LIBSMM_ACC Kernels

Directory Organization

autotuning_properties.json Properties of the autotuning procedure, read from DBCSR source code
gpu_properties.json GPU card properties
smm_acc_common.h Functionalities common to kernel CUDA/HIP codes
smm_acc_dnt_base.py Kernel base class
smm_acc_dnt_ALGORITHM.py Kernel class in python
smm_acc_dnt_ALGORITHM.h Batched Multiply Kernel CUDA/HIP code
smm_acc_transpose.h Transpose CUDA/HIP code

Batched Multiplication Kernels

All kernels have following signature:

template <int m, int n, int k, int M, int N, int w, int v, int threads, int grouping, int minblocks >

__global__ void
__launch_bounds__(threads, minblocks)
smm_acc_dnt_ALGORITHM
(const int *__restrict__ param_stack, const int stack_size,
const double* __restrict__ a_data, const double* __restrict__ b_data, double* c_data);

At kernel launch time, the A, B, and C matrices, as well as the product descriptors (the so-called stacks) are all located in global memory on the GPU. Each entry in the stack describes one matrix-matrix product: it contains three pointers to the blocks in the A, B, and C matrices.
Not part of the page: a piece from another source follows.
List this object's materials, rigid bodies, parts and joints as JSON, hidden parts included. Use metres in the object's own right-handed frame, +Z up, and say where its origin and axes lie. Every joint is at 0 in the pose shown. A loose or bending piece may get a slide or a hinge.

After the kernel has read a stack entry, it fetches the blocks in matrices A and B from global to shared memory, and updates the C matrix with the product of A and B.

libsmm_acc provides 5 different kernels for this operation (tiny, small, medium, largeDB1, largeDB2), which are optimized for different block sizes. Please refer to the documentation inside the respective .h files for more details.